## Job
Your task is to print the material below exactly as presented.

##### Data lines

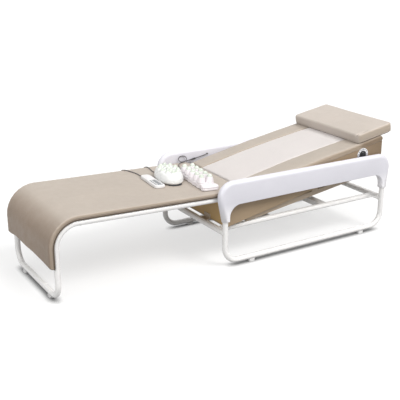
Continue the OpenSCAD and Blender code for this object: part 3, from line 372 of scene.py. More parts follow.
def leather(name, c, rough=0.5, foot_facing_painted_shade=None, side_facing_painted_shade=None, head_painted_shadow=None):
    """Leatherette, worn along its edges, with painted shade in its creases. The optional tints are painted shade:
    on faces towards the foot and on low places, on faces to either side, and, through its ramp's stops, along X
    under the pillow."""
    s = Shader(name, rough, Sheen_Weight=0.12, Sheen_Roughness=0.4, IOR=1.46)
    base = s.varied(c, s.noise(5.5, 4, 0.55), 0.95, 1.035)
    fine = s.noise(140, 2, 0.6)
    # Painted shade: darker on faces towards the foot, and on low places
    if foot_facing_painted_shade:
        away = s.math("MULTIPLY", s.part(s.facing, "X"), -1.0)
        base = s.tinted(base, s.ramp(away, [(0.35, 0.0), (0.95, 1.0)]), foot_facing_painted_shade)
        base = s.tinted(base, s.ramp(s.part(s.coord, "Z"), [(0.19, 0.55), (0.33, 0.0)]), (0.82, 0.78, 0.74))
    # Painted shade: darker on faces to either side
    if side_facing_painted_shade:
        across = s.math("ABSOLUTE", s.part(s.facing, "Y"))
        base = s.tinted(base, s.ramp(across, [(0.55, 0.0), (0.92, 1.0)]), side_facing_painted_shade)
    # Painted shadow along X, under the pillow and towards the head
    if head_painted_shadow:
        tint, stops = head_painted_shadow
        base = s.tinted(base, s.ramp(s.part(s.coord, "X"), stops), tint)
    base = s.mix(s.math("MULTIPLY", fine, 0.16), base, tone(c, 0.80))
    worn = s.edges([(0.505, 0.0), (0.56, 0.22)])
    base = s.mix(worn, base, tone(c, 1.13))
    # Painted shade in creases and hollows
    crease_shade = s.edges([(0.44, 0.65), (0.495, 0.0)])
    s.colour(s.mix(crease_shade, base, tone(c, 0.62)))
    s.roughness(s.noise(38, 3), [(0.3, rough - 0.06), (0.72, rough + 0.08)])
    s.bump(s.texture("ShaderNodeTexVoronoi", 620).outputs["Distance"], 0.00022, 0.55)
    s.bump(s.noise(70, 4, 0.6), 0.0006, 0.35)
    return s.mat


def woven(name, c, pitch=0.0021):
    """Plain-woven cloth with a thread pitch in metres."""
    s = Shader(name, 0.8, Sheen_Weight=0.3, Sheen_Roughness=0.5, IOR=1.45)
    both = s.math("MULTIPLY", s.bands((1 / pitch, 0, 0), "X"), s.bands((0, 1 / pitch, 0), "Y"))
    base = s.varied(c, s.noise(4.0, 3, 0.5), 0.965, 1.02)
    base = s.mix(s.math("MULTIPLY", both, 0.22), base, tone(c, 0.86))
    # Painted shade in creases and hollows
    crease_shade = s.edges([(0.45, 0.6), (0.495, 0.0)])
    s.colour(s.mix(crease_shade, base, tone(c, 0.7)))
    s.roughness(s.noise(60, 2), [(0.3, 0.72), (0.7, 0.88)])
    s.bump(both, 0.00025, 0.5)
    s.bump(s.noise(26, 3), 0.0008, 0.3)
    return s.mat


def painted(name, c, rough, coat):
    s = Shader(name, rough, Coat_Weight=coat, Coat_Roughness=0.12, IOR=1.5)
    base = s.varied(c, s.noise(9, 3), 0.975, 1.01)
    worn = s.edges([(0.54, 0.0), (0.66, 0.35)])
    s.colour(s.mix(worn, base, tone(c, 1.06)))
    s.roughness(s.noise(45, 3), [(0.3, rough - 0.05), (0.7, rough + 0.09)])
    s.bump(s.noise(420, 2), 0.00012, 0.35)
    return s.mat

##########

## Answer to the task
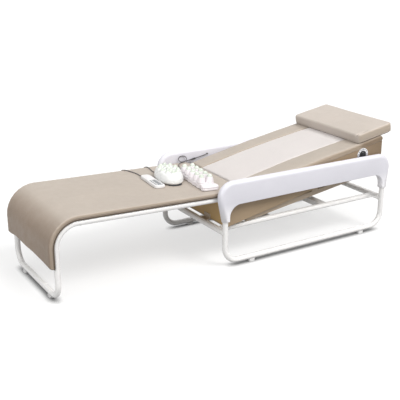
Continue the OpenSCAD and Blender code for this object: part 3, from line 372 of scene.py. More parts follow.
def leather(name, c, rough=0.5, foot_facing_painted_shade=None, side_facing_painted_shade=None, head_painted_shadow=None):
    """Leatherette, worn along its edges, with painted shade in its creases. The optional tints are painted shade:
    on faces towards the foot and on low places, on faces to either side, and, through its ramp's stops, along X
    under the pillow."""
    s = Shader(name, rough, Sheen_Weight=0.12, Sheen_Roughness=0.4, IOR=1.46)
    base = s.varied(c, s.noise(5.5, 4, 0.55), 0.95, 1.035)
    fine = s.noise(140, 2, 0.6)
    # Painted shade: darker on faces towards the foot, and on low places
    if foot_facing_painted_shade:
        away = s.math("MULTIPLY", s.part(s.facing, "X"), -1.0)
        base = s.tinted(base, s.ramp(away, [(0.35, 0.0), (0.95, 1.0)]), foot_facing_painted_shade)
        base = s.tinted(base, s.ramp(s.part(s.coord, "Z"), [(0.19, 0.55), (0.33, 0.0)]), (0.82, 0.78, 0.74))
    # Painted shade: darker on faces to either side
    if side_facing_painted_shade:
        across = s.math("ABSOLUTE", s.part(s.facing, "Y"))
        base = s.tinted(base, s.ramp(across, [(0.55, 0.0), (0.92, 1.0)]), side_facing_painted_shade)
    # Painted shadow along X, under the pillow and towards the head
    if head_painted_shadow:
        tint, stops = head_painted_shadow
        base = s.tinted(base, s.ramp(s.part(s.coord, "X"), stops), tint)
    base = s.mix(s.math("MULTIPLY", fine, 0.16), base, tone(c, 0.80))
    worn = s.edges([(0.505, 0.0), (0.56, 0.22)])
    base = s.mix(worn, base, tone(c, 1.13))
    # Painted shade in creases and hollows
    crease_shade = s.edges([(0.44, 0.65), (0.495, 0.0)])
    s.colour(s.mix(crease_shade, base, tone(c, 0.62)))
    s.roughness(s.noise(38, 3), [(0.3, rough - 0.06), (0.72, rough + 0.08)])
    s.bump(s.texture("ShaderNodeTexVoronoi", 620).outputs["Distance"], 0.00022, 0.55)
    s.bump(s.noise(70, 4, 0.6), 0.0006, 0.35)
    return s.mat


def woven(name, c, pitch=0.0021):
    """Plain-woven cloth with a thread pitch in metres."""
    s = Shader(name, 0.8, Sheen_Weight=0.3, Sheen_Roughness=0.5, IOR=1.45)
    both = s.math("MULTIPLY", s.bands((1 / pitch, 0, 0), "X"), s.bands((0, 1 / pitch, 0), "Y"))
    base = s.varied(c, s.noise(4.0, 3, 0.5), 0.965, 1.02)
    base = s.mix(s.math("MULTIPLY", both, 0.22), base, tone(c, 0.86))
    # Painted shade in creases and hollows
    crease_shade = s.edges([(0.45, 0.6), (0.495, 0.0)])
    s.colour(s.mix(crease_shade, base, tone(c, 0.7)))
    s.roughness(s.noise(60, 2), [(0.3, 0.72), (0.7, 0.88)])
    s.bump(both, 0.00025, 0.5)
    s.bump(s.noise(26, 3), 0.0008, 0.3)
    return s.mat


def painted(name, c, rough, coat):
    s = Shader(name, rough, Coat_Weight=coat, Coat_Roughness=0.12, IOR=1.5)
    base = s.varied(c, s.noise(9, 3), 0.975, 1.01)
    worn = s.edges([(0.54, 0.0), (0.66, 0.35)])
    s.colour(s.mix(worn, base, tone(c, 1.06)))
    s.roughness(s.noise(45, 3), [(0.3, rough - 0.05), (0.7, rough + 0.09)])
    s.bump(s.noise(420, 2), 0.00012, 0.35)
    return s.mat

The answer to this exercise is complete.